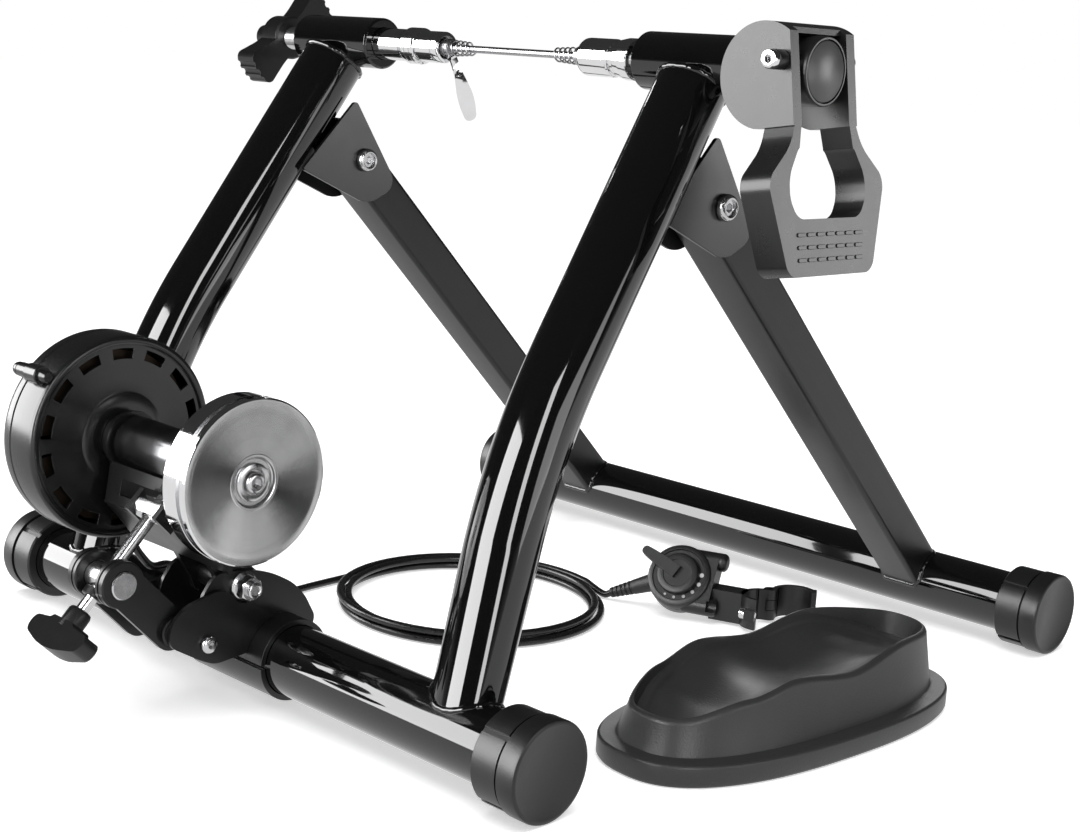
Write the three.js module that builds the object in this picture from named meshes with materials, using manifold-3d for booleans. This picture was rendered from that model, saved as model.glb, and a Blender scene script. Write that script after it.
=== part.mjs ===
// Folding magnetic bicycle trainer with its remote cable and front-wheel riser block.
// Millimetres, +Z up. X runs along the wheel axle towards the release lever, and Y from the
// cross tube that carries the resistance unit to the one on the folding legs.
// The pieces are placed from the axle line (Y = 0); the last lines move the whole group so
// that its origin lies on the floor under the middle of the trainer.

import * as THREE from 'three';
import { mergeVertices } from 'three/addons/utils/BufferGeometryUtils.js';
import Module from 'manifold-3d';

const wasm = await Module();
wasm.setup();

// Shared sizes
const clearance = 0.3; // between pieces that touch
const overrun = 6; // a cutting tool passes the face it cuts by this much
const weldTolerance = 1e-3; // vertices closer than this are one
const roundingShare = 0.45; // the most of a side that one rounded corner takes
const turn = 2 * Math.PI;
const degree = Math.PI / 180;
const facets = { large: 24, tube: 16, pipe: 12, hole: 12, bolt: 8, hex: 6, corner: 2 };

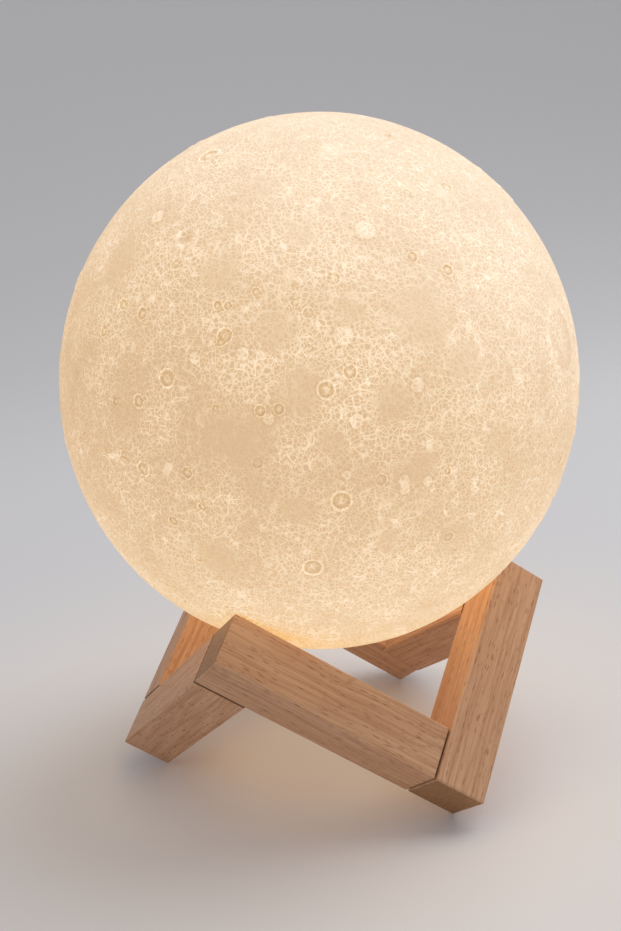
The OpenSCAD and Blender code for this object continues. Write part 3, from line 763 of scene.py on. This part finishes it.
class MOONLAMP_OT_stand(bpy.types.Operator):
    """Gives the six bars planed and oiled beech with its grain along the bar, and the dowels turned beech"""

    bl_idname = "moonlamp.stand"
    bl_label = "Beech stand"

    def execute(self, context):
        settings = context.scene.moonlamp_beech
        for count, name in enumerate(BARS):
            tilt = BAR_TILT if count % 2 == 0 else -BAR_TILT
            turn = Euler((math.radians(45), math.radians(-tilt), math.radians(RING_TURN + 60 * count + 120)))
            if name == LEANING_BAR:
                turn = (turn.to_matrix() @ Matrix.Rotation(-LEAN, 3, "Y")).to_euler()
            joint = NO_JOINT if name in (LONG_BAR, LEANING_BAR) else BAR_LENGTH / 2
            wood = self.beech(settings, "planed_beech_" + name, middle(name), turn, count * 0.37, joint)
            dress(name, wood)
        upright = Euler((0, 0, 0))
        wood = self.beech(settings, "turned_beech_dowels", middle("stand_dowels"), upright, 5.1, NO_JOINT)
        dress("stand_dowels", wood)
        return {"FINISHED"}

    @staticmethod
    def growth(tree, pulled, settings):
        """Growth lines, drawn out along the grain."""
        stretched = node(
            tree, "ShaderNodeVectorMath", {0: pulled, 1: (0.03, 1.0, 1.0)}, operation="MULTIPLY"
        ).outputs[0]
        look = {"Vector": stretched, "Scale": 1 / settings.growth_width, "Detail": 5.0, "Roughness": 0.65}
        return node(tree, "ShaderNodeTexNoise", look).outputs[0]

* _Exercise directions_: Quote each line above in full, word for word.

* _Response for this exercise_:
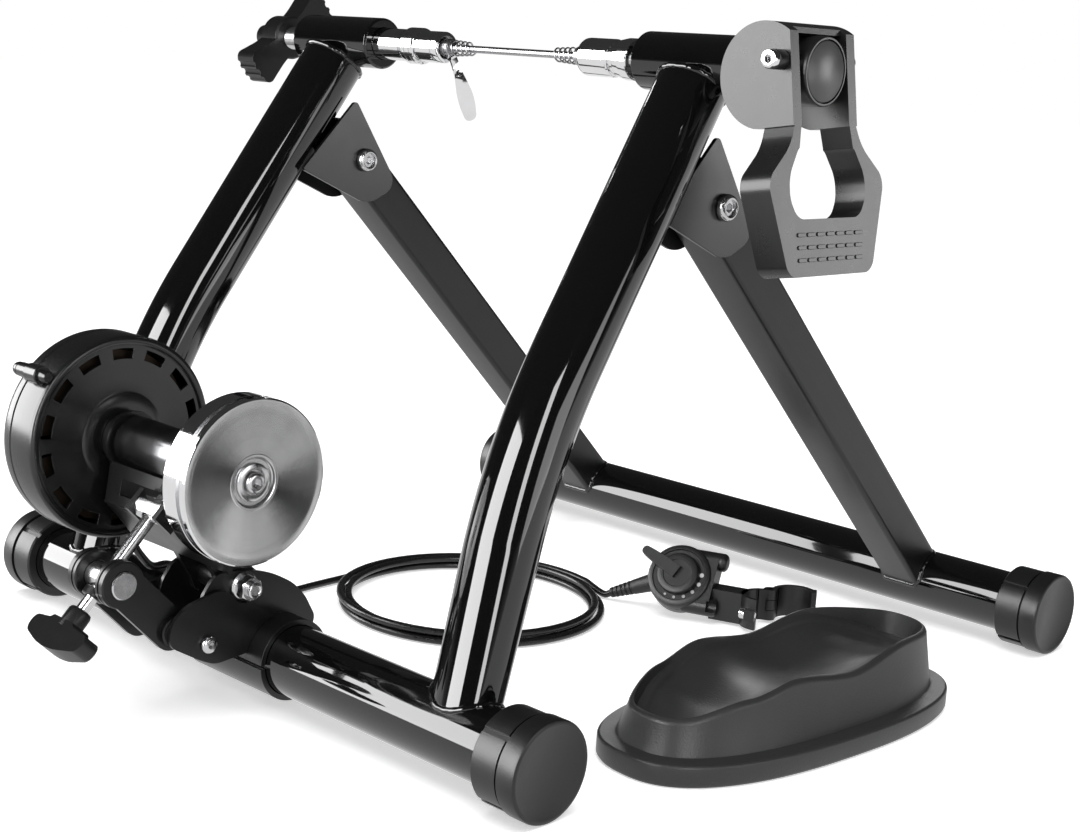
Write the three.js module that builds the object in this picture from named meshes with materials, using manifold-3d for booleans. This picture was rendered from that model, saved as model.glb, and a Blender scene script. Write that script after it.
=== part.mjs ===
// Folding magnetic bicycle trainer with its remote cable and front-wheel riser block.
// Millimetres, +Z up. X runs along the wheel axle towards the release lever, and Y from the
// cross tube that carries the resistance unit to the one on the folding legs.
// The pieces are placed from the axle line (Y = 0); the last lines move the whole group so
// that its origin lies on the floor under the middle of the trainer.

import * as THREE from 'three';
import { mergeVertices } from 'three/addons/utils/BufferGeometryUtils.js';
import Module from 'manifold-3d';

const wasm = await Module();
wasm.setup();

// Shared sizes
const clearance = 0.3; // between pieces that touch
const overrun = 6; // a cutting tool passes the face it cuts by this much
const weldTolerance = 1e-3; // vertices closer than this are one
const roundingShare = 0.45; // the most of a side that one rounded corner takes
const turn = 2 * Math.PI;
const degree = Math.PI / 180;
const facets = { large: 24, tube: 16, pipe: 12, hole: 12, bolt: 8, hex: 6, corner: 2 };

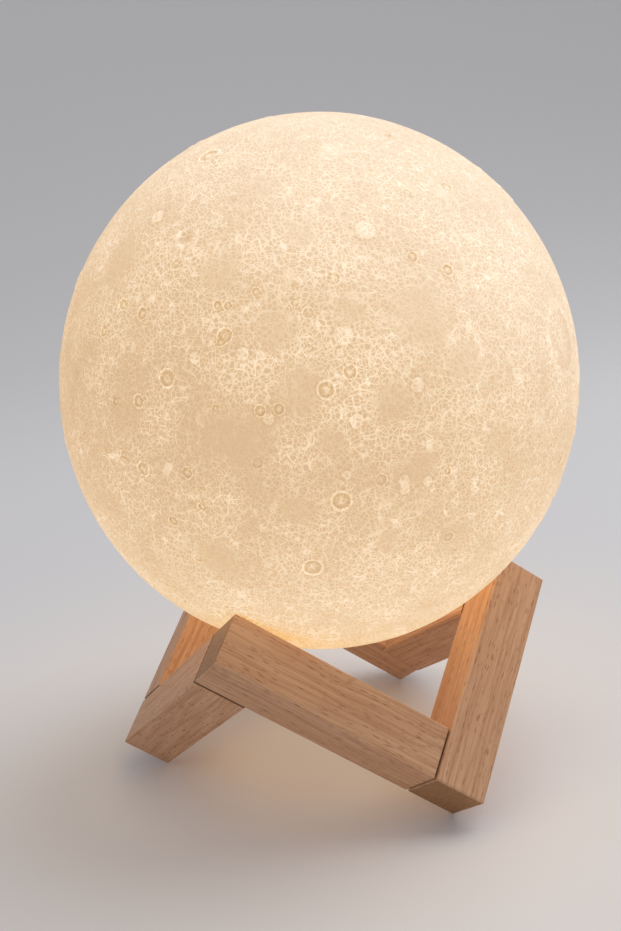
The OpenSCAD and Blender code for this object continues. Write part 3, from line 763 of scene.py on. This part finishes it.
class MOONLAMP_OT_stand(bpy.types.Operator):
    """Gives the six bars planed and oiled beech with its grain along the bar, and the dowels turned beech"""

    bl_idname = "moonlamp.stand"
    bl_label = "Beech stand"

    def execute(self, context):
        settings = context.scene.moonlamp_beech
        for count, name in enumerate(BARS):
            tilt = BAR_TILT if count % 2 == 0 else -BAR_TILT
            turn = Euler((math.radians(45), math.radians(-tilt), math.radians(RING_TURN + 60 * count + 120)))
            if name == LEANING_BAR:
                turn = (turn.to_matrix() @ Matrix.Rotation(-LEAN, 3, "Y")).to_euler()
            joint = NO_JOINT if name in (LONG_BAR, LEANING_BAR) else BAR_LENGTH / 2
            wood = self.beech(settings, "planed_beech_" + name, middle(name), turn, count * 0.37, joint)
            dress(name, wood)
        upright = Euler((0, 0, 0))
        wood = self.beech(settings, "turned_beech_dowels", middle("stand_dowels"), upright, 5.1, NO_JOINT)
        dress("stand_dowels", wood)
        return {"FINISHED"}

    @staticmethod
    def growth(tree, pulled, settings):
        """Growth lines, drawn out along the grain."""
        stretched = node(
            tree, "ShaderNodeVectorMath", {0: pulled, 1: (0.03, 1.0, 1.0)}, operation="MULTIPLY"
        ).outputs[0]
        look = {"Vector": stretched, "Scale": 1 / settings.growth_width, "Detail": 5.0, "Roughness": 0.65}
        return node(tree, "ShaderNodeTexNoise", look).outputs[0]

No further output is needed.